= Danish Assistance to Afghan Rehabilitation and Technical Training =

The Danish Assistance to Afghan Rehabilitation and Technical Training (DAARTT) was established in 2003 as a non-political, non-profit humanitarian organization, registered and approved by Government of Afghanistan on 14 January 2004.

The main objective of DAARTT is to support the need for reconstruction and development in Afghanistan, with special focus on the educational sector. The Afghan Ministry of Education works closely together with DAARTT for projects on school construction and rehabilitation. In addition, more focus is also required to improve resources such as teacher capacity building programmes and constructing teacher resource centres in schools.

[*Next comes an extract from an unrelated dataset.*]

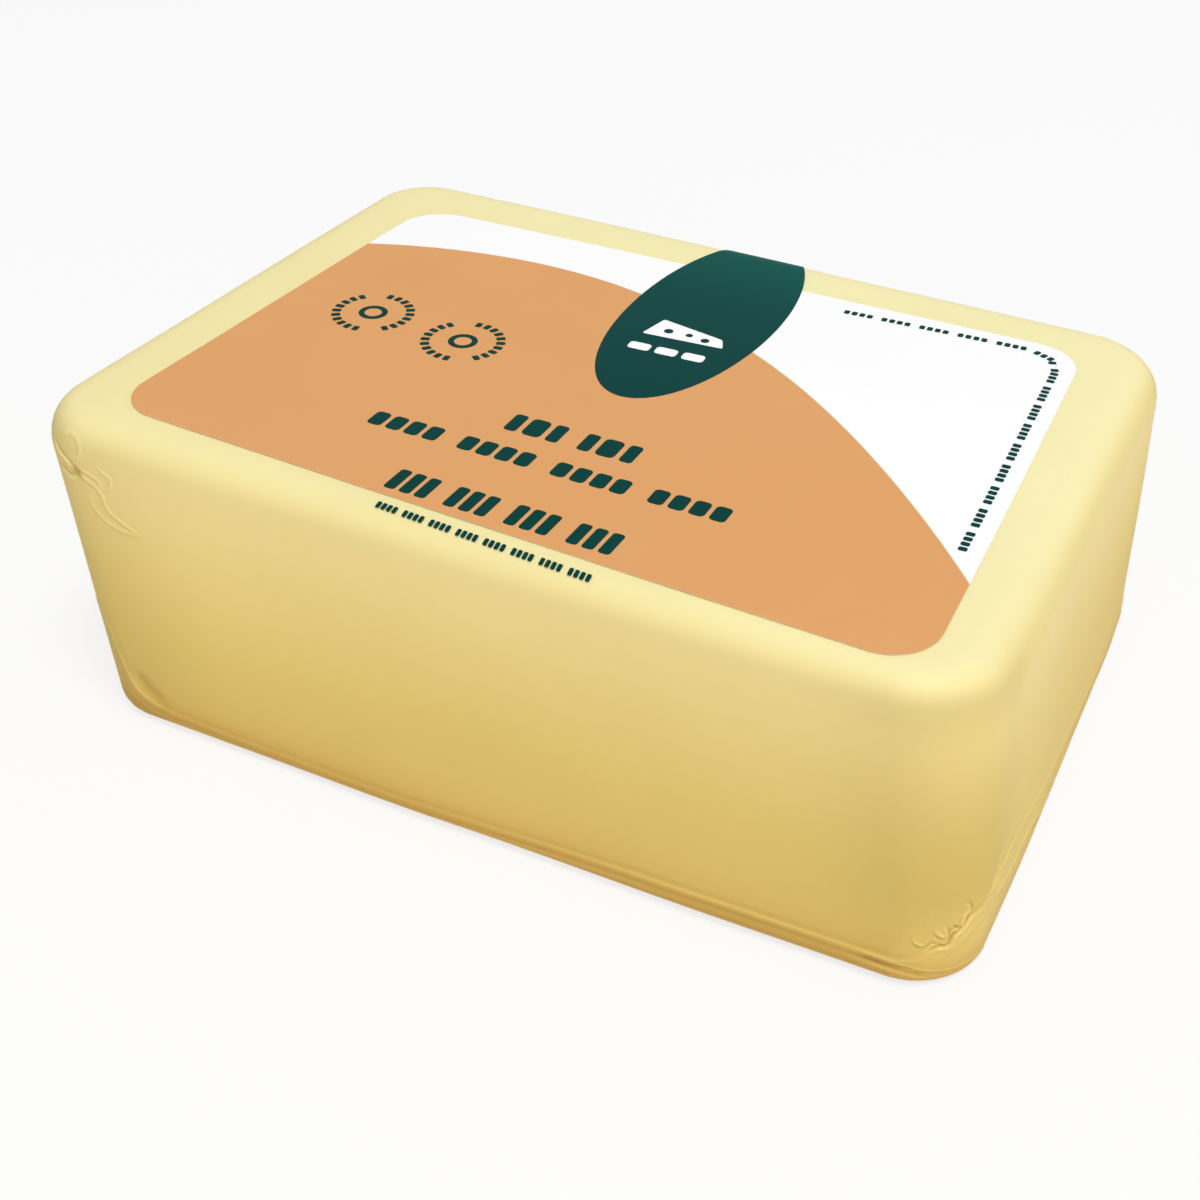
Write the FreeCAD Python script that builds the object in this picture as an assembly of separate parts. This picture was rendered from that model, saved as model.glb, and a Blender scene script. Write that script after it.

DAARTT's programme activities also target to secure equal access to schooling for children of both genders, to get the local community involved in the building activities and the subsequent maintenance, and to arouse interest among the local community so they will be actively involved and interested in improving the education condition at home.

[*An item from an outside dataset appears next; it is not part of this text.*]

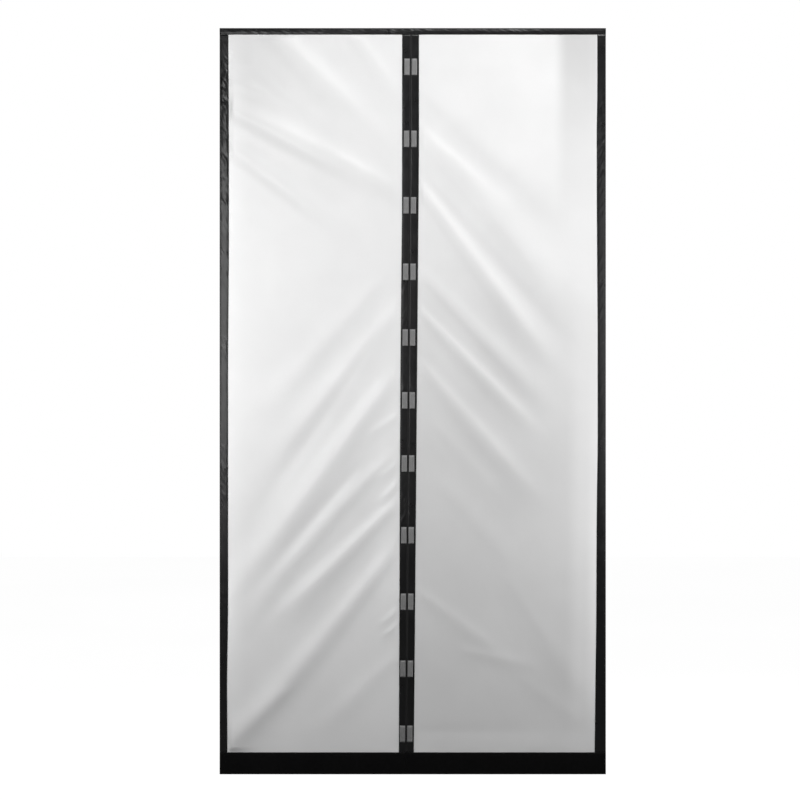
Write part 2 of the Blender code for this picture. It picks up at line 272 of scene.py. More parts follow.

Up till now, DAARTT has constructed dormitories and schools in different provinces of Afghanistan, such as Kapisa, Nangarhar, Khogyani and Samangan.

==Projects==
===Construction of Girls Dormitories in Kapisa===
Albironi University is a newly established university in Kapisa province and the university campus is temporary a building of a textile company. Some faculty and administration buildings are currently under construction. However, there is a lack of dormitory for the students. So under the request of the Ministry of Higher Education, DAARTT used private donations to build a two storey dormitory with 80 single beds and the latest facilities. The actual construction of the project began on 1 July 2008.

===Reconstruction of Malik Yaar Hotak High School===
Malik Yaar Hotak High School underwent reconstruction and expansion of its compound with helps from DACAAR, DANIDA and DAARTT. The current nine classrooms were reconstructed by DACAAR with the use of DANIDA fund in 1999. In 2008, DAARTT decided to build ten additional classrooms including a 520m boundary wall with the help of private donations.

===Construction of Karta e Solha Girls High School===
DAARTT, under the requests of the local community, decided to construct a two-storeyed school with 12 classrooms using private funds from donors. Currently, there are 1200 students enrolled in the school, and 22 female teachers are handling 23 classes with students from 1st Grade to 9th Grade. While waiting for the new building to be constructed, students used the building of an old health clinic as a temporary site. The actual construction work began on 22 July 2008.

===Training of DAARTT staff in HQ in Denmark===

To further improve and allow understanding of how things work in the headquarters, trainings were provided to the staff of DAARTT. In August 2009, DAARTT Finance Section Head Ahmad Fahim Nasir had a successful trip to the HQ in Denmark for 13 days, with long meetings and discussions with the DPA board staff.